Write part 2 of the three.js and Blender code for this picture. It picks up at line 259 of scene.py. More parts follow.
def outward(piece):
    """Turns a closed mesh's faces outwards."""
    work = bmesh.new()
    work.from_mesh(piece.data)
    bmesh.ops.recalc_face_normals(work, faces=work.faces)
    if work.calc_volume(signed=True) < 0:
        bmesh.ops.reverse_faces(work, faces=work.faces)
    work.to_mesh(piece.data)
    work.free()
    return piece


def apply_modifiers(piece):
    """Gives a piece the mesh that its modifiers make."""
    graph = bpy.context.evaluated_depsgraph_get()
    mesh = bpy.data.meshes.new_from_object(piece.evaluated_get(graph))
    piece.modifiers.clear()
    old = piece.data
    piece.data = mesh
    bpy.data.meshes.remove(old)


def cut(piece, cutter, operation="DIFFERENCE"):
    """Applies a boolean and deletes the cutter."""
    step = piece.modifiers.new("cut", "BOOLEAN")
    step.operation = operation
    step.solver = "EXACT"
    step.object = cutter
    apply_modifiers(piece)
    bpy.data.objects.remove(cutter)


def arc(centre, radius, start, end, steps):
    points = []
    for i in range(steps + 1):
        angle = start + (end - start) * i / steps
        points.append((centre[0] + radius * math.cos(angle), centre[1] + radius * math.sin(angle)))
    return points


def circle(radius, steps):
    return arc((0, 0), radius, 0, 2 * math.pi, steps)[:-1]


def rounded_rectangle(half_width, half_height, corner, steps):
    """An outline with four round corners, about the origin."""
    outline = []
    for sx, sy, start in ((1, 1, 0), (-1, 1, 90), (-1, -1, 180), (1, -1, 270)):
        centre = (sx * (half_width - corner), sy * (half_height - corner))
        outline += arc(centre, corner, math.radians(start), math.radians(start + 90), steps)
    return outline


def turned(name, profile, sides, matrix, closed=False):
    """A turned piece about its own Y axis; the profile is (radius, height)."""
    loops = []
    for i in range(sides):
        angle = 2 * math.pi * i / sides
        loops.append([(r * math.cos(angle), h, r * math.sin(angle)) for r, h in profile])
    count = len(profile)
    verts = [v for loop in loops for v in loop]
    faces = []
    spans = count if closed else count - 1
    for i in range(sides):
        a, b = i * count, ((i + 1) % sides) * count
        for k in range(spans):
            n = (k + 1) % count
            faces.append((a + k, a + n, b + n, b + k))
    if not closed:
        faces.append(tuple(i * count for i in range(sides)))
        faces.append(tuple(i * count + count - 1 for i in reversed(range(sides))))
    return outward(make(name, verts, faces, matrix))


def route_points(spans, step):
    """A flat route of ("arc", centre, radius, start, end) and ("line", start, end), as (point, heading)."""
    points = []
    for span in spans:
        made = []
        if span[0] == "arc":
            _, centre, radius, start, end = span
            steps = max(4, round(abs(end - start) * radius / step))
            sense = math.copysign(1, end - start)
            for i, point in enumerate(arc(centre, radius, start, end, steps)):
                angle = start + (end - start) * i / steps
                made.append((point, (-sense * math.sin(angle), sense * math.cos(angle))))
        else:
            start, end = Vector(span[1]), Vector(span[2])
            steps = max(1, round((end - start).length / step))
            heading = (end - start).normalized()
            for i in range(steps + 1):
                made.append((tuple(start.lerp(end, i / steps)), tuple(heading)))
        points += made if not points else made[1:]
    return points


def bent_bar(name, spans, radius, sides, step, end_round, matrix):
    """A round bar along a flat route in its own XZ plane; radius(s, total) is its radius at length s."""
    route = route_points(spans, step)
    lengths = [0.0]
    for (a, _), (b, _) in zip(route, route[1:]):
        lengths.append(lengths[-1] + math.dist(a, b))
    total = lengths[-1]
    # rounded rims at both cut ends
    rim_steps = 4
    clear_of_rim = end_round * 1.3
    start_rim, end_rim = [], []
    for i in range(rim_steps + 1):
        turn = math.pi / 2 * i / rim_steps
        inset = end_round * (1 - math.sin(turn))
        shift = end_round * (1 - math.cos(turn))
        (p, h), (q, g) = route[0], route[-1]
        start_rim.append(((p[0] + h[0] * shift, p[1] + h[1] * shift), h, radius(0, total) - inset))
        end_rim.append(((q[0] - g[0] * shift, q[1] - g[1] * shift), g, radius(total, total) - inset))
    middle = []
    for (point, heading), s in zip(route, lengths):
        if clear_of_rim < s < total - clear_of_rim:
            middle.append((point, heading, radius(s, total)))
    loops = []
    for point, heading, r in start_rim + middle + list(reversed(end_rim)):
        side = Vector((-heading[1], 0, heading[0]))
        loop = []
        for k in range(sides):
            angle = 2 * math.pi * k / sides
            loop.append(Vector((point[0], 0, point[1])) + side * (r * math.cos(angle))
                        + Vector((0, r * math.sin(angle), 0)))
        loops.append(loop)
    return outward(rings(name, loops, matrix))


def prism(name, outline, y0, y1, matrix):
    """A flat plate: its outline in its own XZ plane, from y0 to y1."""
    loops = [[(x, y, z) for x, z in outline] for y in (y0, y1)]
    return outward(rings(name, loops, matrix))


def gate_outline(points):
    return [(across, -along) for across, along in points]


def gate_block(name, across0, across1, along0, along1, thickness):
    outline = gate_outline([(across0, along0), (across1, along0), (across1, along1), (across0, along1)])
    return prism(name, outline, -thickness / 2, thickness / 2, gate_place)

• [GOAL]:
Exactly as they stand, set down the lines from the top of the data through the line with "bpy.data.objects.remove(cutter)".

• [TASK RESULT]:
Write part 2 of the three.js and Blender code for this picture. It picks up at line 259 of scene.py. More parts follow.
def outward(piece):
    """Turns a closed mesh's faces outwards."""
    work = bmesh.new()
    work.from_mesh(piece.data)
    bmesh.ops.recalc_face_normals(work, faces=work.faces)
    if work.calc_volume(signed=True) < 0:
        bmesh.ops.reverse_faces(work, faces=work.faces)
    work.to_mesh(piece.data)
    work.free()
    return piece


def apply_modifiers(piece):
    """Gives a piece the mesh that its modifiers make."""
    graph = bpy.context.evaluated_depsgraph_get()
    mesh = bpy.data.meshes.new_from_object(piece.evaluated_get(graph))
    piece.modifiers.clear()
    old = piece.data
    piece.data = mesh
    bpy.data.meshes.remove(old)


def cut(piece, cutter, operation="DIFFERENCE"):
    """Applies a boolean and deletes the cutter."""
    step = piece.modifiers.new("cut", "BOOLEAN")
    step.operation = operation
    step.solver = "EXACT"
    step.object = cutter
    apply_modifiers(piece)
    bpy.data.objects.remove(cutter)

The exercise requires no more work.